Is your fear preventing business success? Does your business have a clearly defined niche? And, if not, are you hesitant to declare one?
If you are in this camp, I’m guessing your thoughts might include some or all these ideas:
- Is this niche too narrow? Will I be leaving opportunity on the table?
- Will I be giving up potential income?
- My clients need more than what my niche can offer them. If I narrow my scope of work, they will need to look elsewhere for what they believe I should be able to do for them. And prospective clients will skip past me because I don’t do it all.
- I’ve expanded my services to better serve my client’s needs, I can’t walk away from that now. If I do that, I’m letting them down. But …. this additional service does not play to my strengths.
When I read these questions or reasons for hesitations – I hear two things: Fear of missing out and giving your clients too much control over your business.
If you give into FOMO, what is going to happen?
Confusion: As a business, you lack clarity and consistency in purpose and intention of your business. You send mixed messages to your clients, your team, and anyone else associated with the business. As Storybrand’s Donald Miller says, when you confuse, you lose.
Your business will have inconsistent messaging, the customer experience will be different depending on the person or the moment and the follow-up or response to requests for help will be poor or negative. This is inconsistency will hold your business back.
As result, you, as a leader in the business will feel anxiety and stress, which will lead to burnout.
And let’s not forget to mention:
Your business will experience lower client satisfaction as a result of the lack of clarity and consistency
The business will remain or become stagnant in regards to growth,
The brand identity is diluted due to the inconsistent experience, message and inability to deliver on the brand promise.
Your business is consistently over-promising and under-delivering….
The list could go on and on.
None of these sound like the goals for a thriving and growing business. Fear is a weight, holding you and your business in a place of uncertainty, confusion, and frustration.
Is it possible to be too narrow in a niche?

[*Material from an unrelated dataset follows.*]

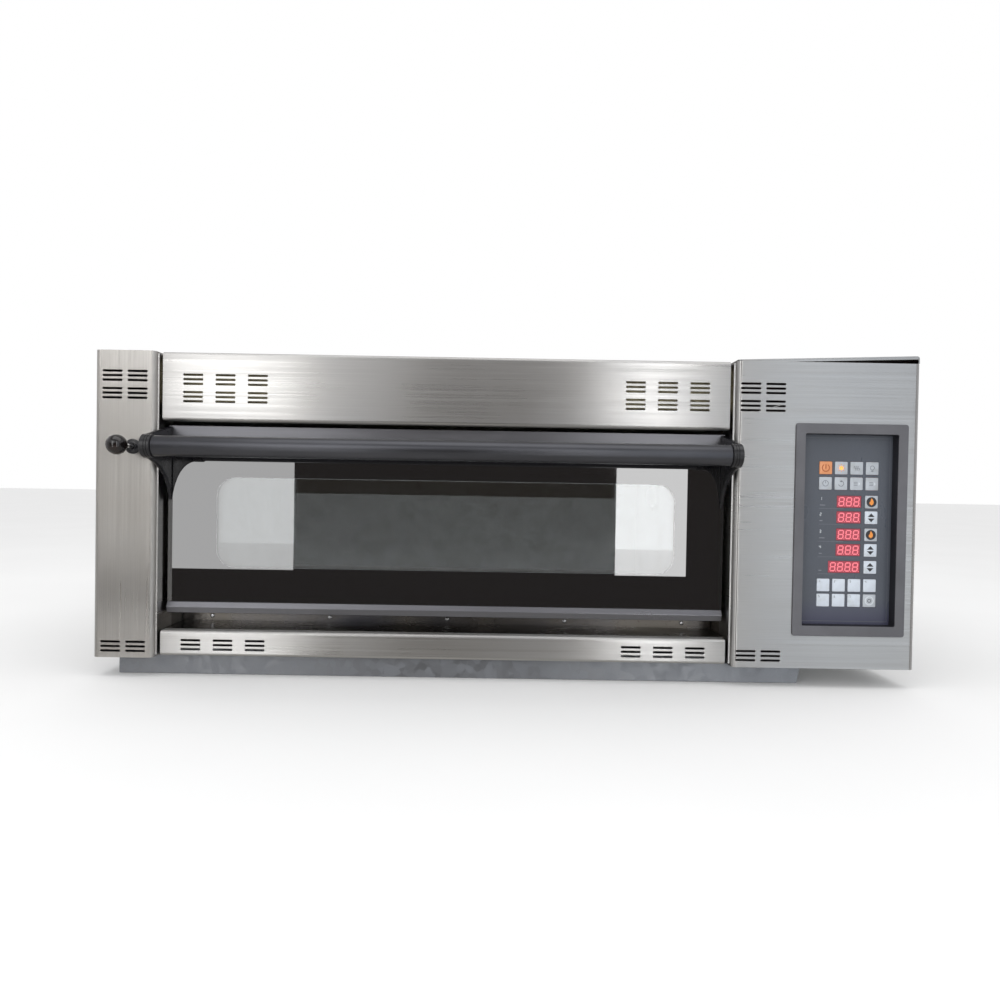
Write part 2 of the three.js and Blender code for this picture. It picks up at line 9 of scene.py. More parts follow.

It might feel like it – but it would be very difficult to become too narrow. Remember the goal is for your audience to clearly see you as the best solution they seek.
There are other benefits to a clearly defined niche…
Focusing on a clearly defined niche allows your business to funnel your limited resources – time, human resources, money, energy – toward a unified goal. This creates synergy and a company culture united to accomplish an agreed-upon mission and vision.
A niche pushes you to understand your target audience better than you’ve done before, which results in an advantage over your competition in the market. The better you know your audience and how you serve them makes it more difficult is for newcomers to break into the market and challenge your position. Key marketing messages are guided by your niche definition. How many times have you felt like you are starting from scratch with every message you write? The clarity that comes from knowing your niche makes this task much easier. You know the who, what, where, why, when, and how necessary to create a compelling message. The only “new” work necessary is the details to create the engagement.
When you are specific on your niche, it, alongside your brand purpose, will help make decisions related to new products or services. The niche offers positive boundaries to keep you focused and aligned. You are less likely to add a product or service to your business that doesn’t support the needs of your audience or the mission and vision of the business.
By staying true to the niche you’ve defined, your team consistently delivers on the customer experience and service your brand is known for. All interactions with the brand are consistent because it is clearly defined what the business is known for, how it behaves, and what the expectations are. Your audience knows what to expect and appreciates the consistency.